I thanked the kid profusely, and told him that he was an awesome human being. Then I got a little overwhelmed by all the good shit in the past twenty-four hours, and shook the young man’s hand and again told him just how righteous a dude he was, and then I told his mom the same thing. She knew it already.

Yet again, there was never a problem to begin with.


I firmly believe that things work out EXACTLY as they’re supposed to. If I believe that the only thing I have is this moment, and the only time I can be happy, or at peace, or content, is RIGHT NOW, then all moments leading up to this one have been perfect, and this moment sets the stage for every future moment to be just as perfect.

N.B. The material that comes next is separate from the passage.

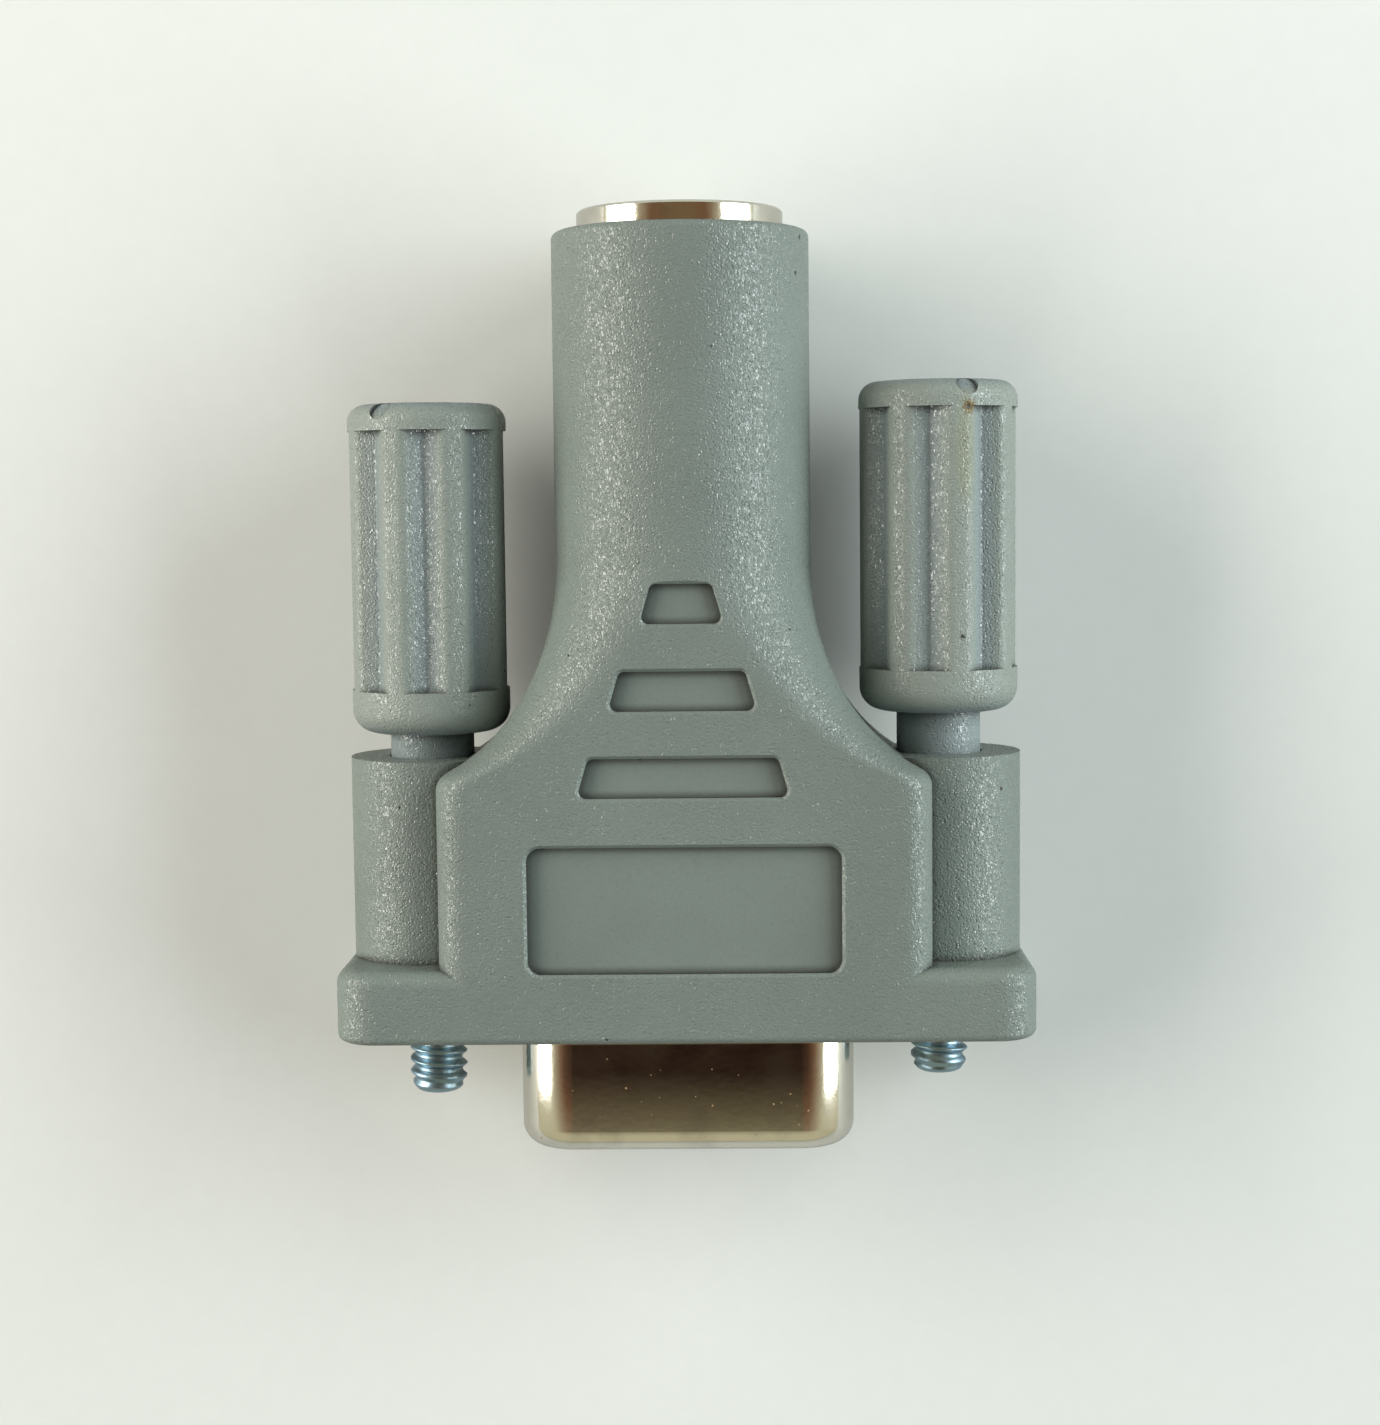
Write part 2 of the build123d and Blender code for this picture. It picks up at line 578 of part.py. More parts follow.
# Thumbscrews: a steel screw moulded into a fluted grip, whose neck turns in the hood's boss. The thread has
# its outer radius where it stands out as a stud, and its pitch radius behind the mating plane.
for side, x, draw, turn, gate_turn in THUMBSCREWS:
    tip = SCREW_TIP + draw
    near = GRIP_Y + draw
    far = near + GRIP_L
    with BuildPart() as screw:
        with BuildSketch(across(0, x)):
            Circle(SCREW_R)
        extrude(amount=-tip)
        fillet(screw.faces().sort_by(Axis.Y)[0].edges(), SCREW_TIP_R)
        with BuildSketch(across(tip + THREAD_L, x)):
            Circle(THREAD_PITCH_R)
        extrude(amount=tip + THREAD_L)
        with BuildSketch(across(near + SHANK_IN_GRIP, x)):
            Circle(SHANK_R)
        extrude(amount=near + SHANK_IN_GRIP - tip - THREAD_L)
    keep(screw.part, f"{side}_screw")

    with BuildPart() as grip:
        with BuildSketch(across(near + NEAR_COLLAR_L, x)):
            Circle(GRIP_R)
        extrude(amount=NEAR_COLLAR_L)
        fillet(grip.faces().sort_by(Axis.Y)[0].edges(), NEAR_ROUND)
        with BuildSketch(across(far - FAR_COLLAR_L, x)) as fluted:
            Circle(GRIP_R)
            with PolarLocations(GRIP_R - FLUTE_DEPTH, FLUTES, start_angle=90 - turn):
                Polygon(
                    (0, 0),
                    (2 * FLUTE_RISE, 2 * FLUTE_SPREAD),
                    (2 * FLUTE_RISE, -2 * FLUTE_SPREAD),
                    align=None,
                    mode=Mode.SUBTRACT,
                )
            valleys = fluted.vertices().group_by(lambda corner: Vector(corner.X, corner.Y).length)[0]
            fillet(valleys, FLUTE_VALLEY_R)
            land_edges = fluted.vertices().group_by(lambda corner: Vector(corner.X, corner.Y).length)[-1]
            fillet(land_edges, FLUTE_EDGE_R)
        extrude(amount=GRIP_L - NEAR_COLLAR_L - FAR_COLLAR_L)
        with BuildSketch(across(far, x)):
            Circle(GRIP_R)
        extrude(amount=FAR_COLLAR_L)
        fillet(grip.faces().sort_by(Axis.Y)[-1].edges(), FAR_ROUND)
        outward = Vector(sin(radians(gate_turn)), 0, cos(radians(gate_turn)))
        gate_way = outward * cos(radians(GATE_LEAN)) + Vector(0, sin(radians(GATE_LEAN)), 0)
        gate_centre = Vector(x, far - FAR_ROUND, 0) + outward * (GRIP_R - FAR_ROUND)
        with BuildSketch(Plane(gate_centre + gate_way * (FAR_ROUND - GATE_DEPTH), z_dir=gate_way)):
            Circle(GATE_R)
        extrude(amount=2 * GATE_DEPTH, mode=Mode.SUBTRACT)
        with BuildSketch(across(near, x)):
            Circle(NECK_R)
        extrude(amount=NECK_L)
        add(screw.part, mode=Mode.SUBTRACT)
    keep(grip.part, f"{side}_grip")
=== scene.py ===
"""Finishes the serial mouse adapter: moulded plastic, plated metal, threaded screws and a studio."""

import bpy
import numpy as np
from mathutils import Matrix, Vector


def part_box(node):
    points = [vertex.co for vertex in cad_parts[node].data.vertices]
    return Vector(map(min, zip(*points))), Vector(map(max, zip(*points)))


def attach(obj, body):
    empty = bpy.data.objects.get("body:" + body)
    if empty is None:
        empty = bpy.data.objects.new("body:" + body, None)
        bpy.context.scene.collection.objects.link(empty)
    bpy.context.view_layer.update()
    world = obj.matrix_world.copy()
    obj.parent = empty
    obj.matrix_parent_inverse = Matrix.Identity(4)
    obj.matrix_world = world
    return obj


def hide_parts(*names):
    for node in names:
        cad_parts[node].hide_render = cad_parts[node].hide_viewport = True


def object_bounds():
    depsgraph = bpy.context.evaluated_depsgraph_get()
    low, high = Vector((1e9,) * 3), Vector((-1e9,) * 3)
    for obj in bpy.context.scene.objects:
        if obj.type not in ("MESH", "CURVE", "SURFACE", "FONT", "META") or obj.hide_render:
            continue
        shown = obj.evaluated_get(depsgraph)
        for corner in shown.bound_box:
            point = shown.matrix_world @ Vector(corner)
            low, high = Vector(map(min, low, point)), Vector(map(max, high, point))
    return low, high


bl_info = {
    "name": "Serial mouse adapter",
    "version": (1, 0, 0),
    "blender": (4, 5, 0),
    "location": "3D View > Sidebar > Adapter",
    "description": "Finishes a moulded serial mouse adapter and sets up its studio",
    "category": "Object",
}

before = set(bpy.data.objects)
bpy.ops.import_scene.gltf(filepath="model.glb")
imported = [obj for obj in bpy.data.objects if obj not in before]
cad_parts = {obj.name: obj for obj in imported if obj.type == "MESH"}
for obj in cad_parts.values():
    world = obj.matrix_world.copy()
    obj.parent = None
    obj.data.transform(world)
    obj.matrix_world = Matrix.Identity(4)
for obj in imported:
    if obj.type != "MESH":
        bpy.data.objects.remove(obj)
CAD_BOX = [list(corner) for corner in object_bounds()]
MM = 0.001

GRIPS = ("left_grip", "right_grip")
SCREWS = ("left_screw", "right_screw")
PLATED = ("dsub_rear_shell", "din_shield", "left_eyelet", "right_eyelet")
INSULATORS = ("dsub_front_insulator", "dsub_rear_insulator", "din_insulator", "din_base")
CONTACTS = tuple(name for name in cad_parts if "_contact_" in name)
WIRES = {
    "wire_receive": (0.45, 0.03, 0.03),
    "wire_transmit": (0.55, 0.42, 0.04),
    "wire_ready": (0.04, 0.22, 0.07),
    "wire_ground": (0.02, 0.02, 0.02),
    "wire_request": (0.62, 0.62, 0.6),
}

# The hood's windows, in millimetres: heights just under and over their floors, and where they lie
WINDOW_FLOOR_LOW, WINDOW_FLOOR_HIGH = 5.6, 5.9
WINDOW_SIDE = 8.5
WINDOW_START = 2.0

# The grips, in millimetres: how far their axes lie from the middle, and radii in a flute and on a ridge
GRIP_AXIS = 12.495
FLUTE_RADIUS, RIDGE_RADIUS = 3.35, 3.75

# The D nose: where it starts to curl in, in millimetres, and its height per squared distance, in metres
NOSE_CURL_START = -1.8
NOSE_CURL = 28.0

# Stains: middle and radius in millimetres, how many times longer along Y, and colour
HOOD_STAINS = (
    ((5.75, 38.1, 2.45), 0.13, 1.0, (0.02, 0.03, 0.02)),
    ((5.53, 36.4, 2.9), 0.12, 1.0, (0.02, 0.03, 0.02)),
)
GRIP_STAINS = (
    ((13.5, 28.0, 3.73), 0.55, 5.0, (0.272, 0.292, 0.215)),
    ((13.69, 29.98, 3.68), 0.36, 1.0, (0.19, 0.13, 0.035)),
    ((13.66, 29.98, 3.69), 0.15, 1.0, (0.02, 0.012, 0.005)),
    ((13.35, 19.1, 3.77), 0.13, 1.0, (0.015, 0.015, 0.012)),
)

# How finely a screw is divided
SCREW_COLUMNS = 64
ROWS_PER_TURN = 14
TIP_ROWS = 12

# Scales of noise textures, per metre
PLASTIC_CLOUDS = 160.0
PAPER_CLOUDS = 900.0
STAIN_EDGES = 9000.0

# The photograph's camera: place in millimetres, turns about X, Y and Z in radians
CAMERA_PLACE = (2.4365, 25.7259, 119.1417)
CAMERA_TURNS = (0.0876, -0.0182, 0.0092)

# Its focal length and the photograph's height in pixels, and the sensor's height in millimetres
FOCAL_LENGTH = 2422.2
PHOTO_HEIGHT = 1425.0
SENSOR_HEIGHT = 36.0

# Half the floor's side, in metres
FLOOR_REACH = 2.0


def colour(name, description, default):
    """A colour setting without alpha."""
    return bpy.props.FloatVectorProperty(
        name=name, description=description, default=default, size=3, min=0.0, max=1.0, subtype="COLOR"
    )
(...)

Sometimes I make bad decisions, sure. But I’d wager most of those bad decisions are based on false information from my past that I’m holding on to, or fears of an imaginary future that hasn’t even happened yet. So as a result of those bad decisions I get to learn a lesson, sometimes more than once.

What’s become crystal clear to me in the past few years is that most of the time, if I just resist the urge to freak out, and instead let the Universe come back around to bring me what I need (or even sometimes the things I merely want), that usually…

there was never a problem to begin with.